La chaleur record en Sibérie " presque impossible " sans réchauffement climatique
16/07/2020 La Sibérie a subi une vague de chaleur exceptionnelle le mois dernier. Le mercure a atteint des niveaux jamais mesurés au-delà du cercle polaire avec 38 °C mesurés à Verkhoyansk le 20 juin dernier.
Une étude scientifique du World Weather Attribution à laquelle Météo-France a participé vient d'attribuer de façon très nette ces extrêmes au réchauffement climatique causé par l'homme : ces événements de chaleur record auraient été presque impossibles dans un climat non réchauffé.
Yoann Robin, statisticien-climatologue à Météo-France, a contribué à cette étude marquante. Entretien.
38 °C en juin au-delà du cercle polaire, des températures moyennes en Sibérie supérieures aux normales de 5 °C depuis le début 2020… Ces extrêmes interpellent. Comment avez-vous procédé pour les analyser ?

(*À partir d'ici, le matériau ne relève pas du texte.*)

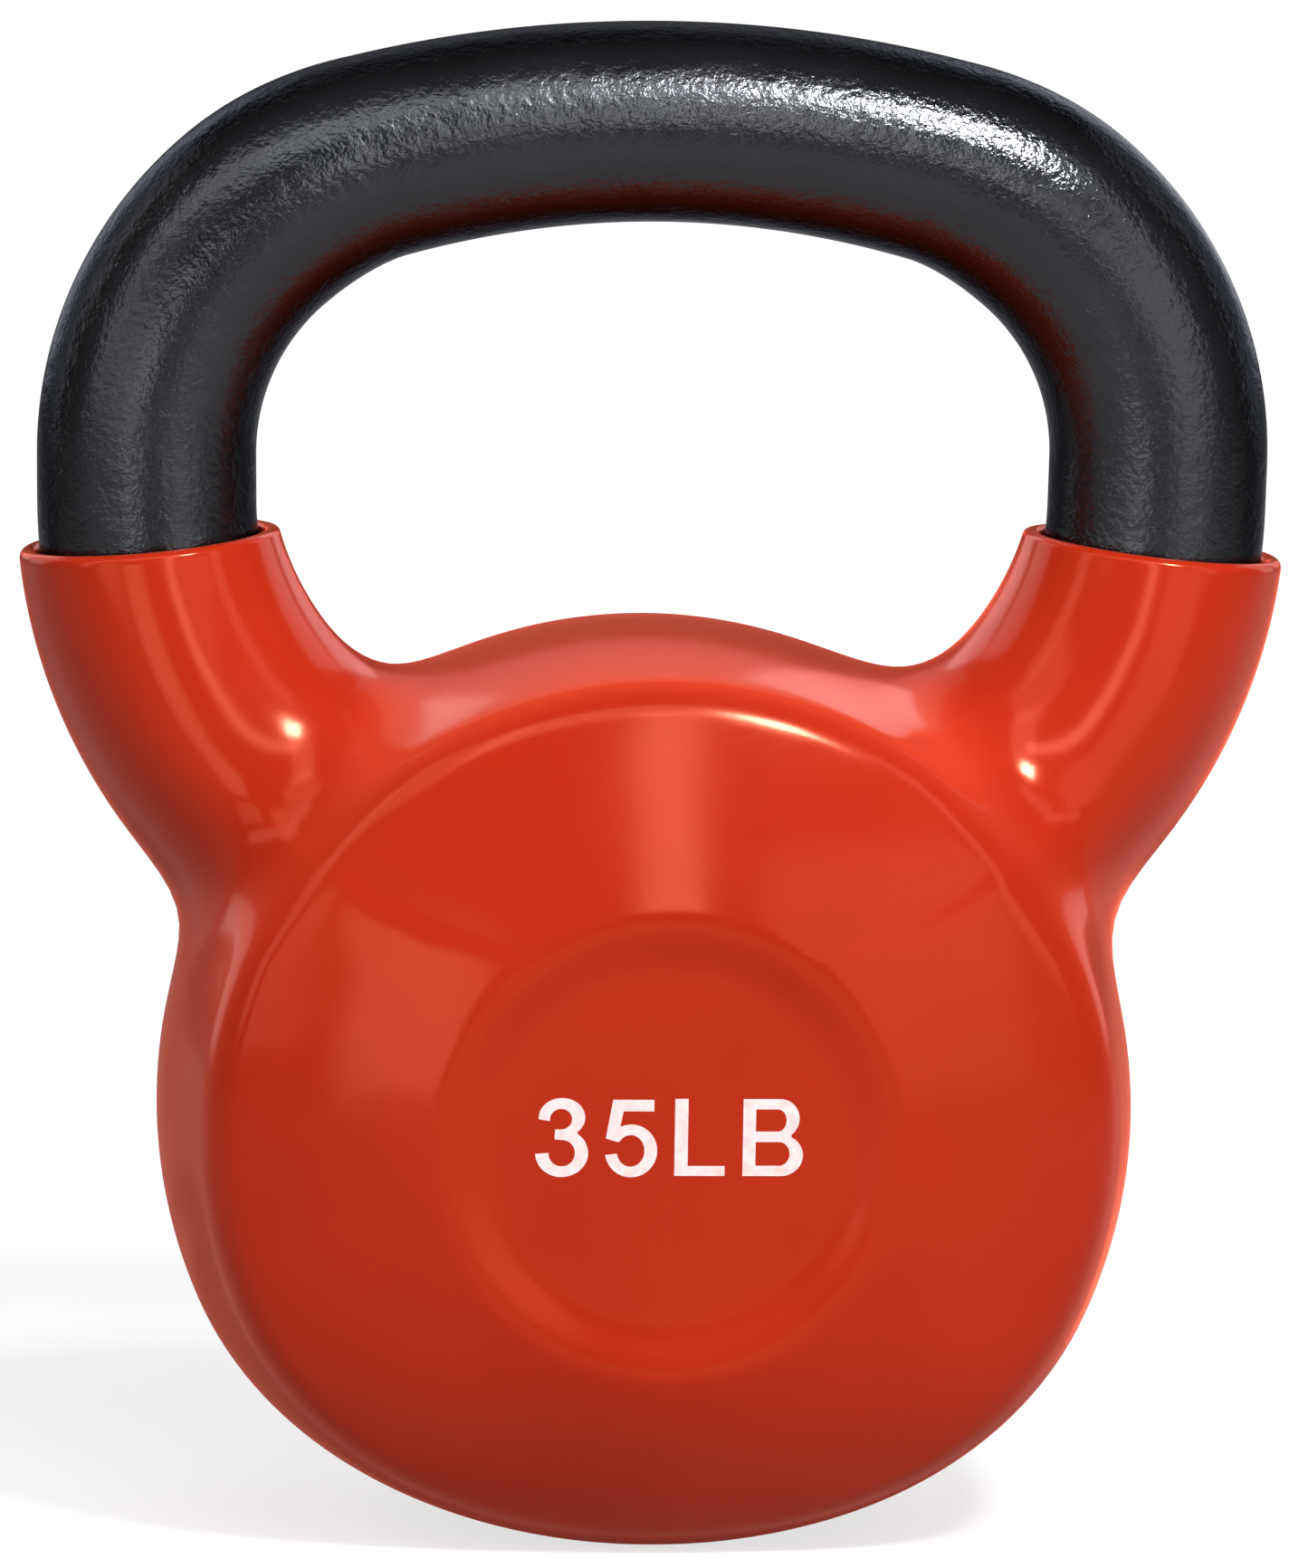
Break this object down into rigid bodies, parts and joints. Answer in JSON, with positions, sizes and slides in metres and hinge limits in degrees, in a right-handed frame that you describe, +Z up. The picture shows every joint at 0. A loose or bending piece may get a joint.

Yoann Robin : " Nous avons mené deux analyses en parallèle. Nous avons analysé d'une part les 38 °C atteint le 20 juin à Verkhoyansk, en Sibérie en étudiant les températures maximales quotidiennes atteintes en juin sur cette station depuis 1926. Ces 38 °C sont tout à fait exceptionnels. Avoir une telle température en juin ne peut se produire qu'une fois tous les 140 ans… a minima !
D'autre part, nous avons travaillé sur les températures moyennes dans cette région de Sibérie entre janvier et juin, depuis 1979. Là encore, les résultats sont édifiants : la durée de retour de cet épisode est plus que centennale, elle atteint 130 ans.
La probabilité qu'un tel événement se produise là, au cœur de la Sibérie, était donc extrêmement faible…"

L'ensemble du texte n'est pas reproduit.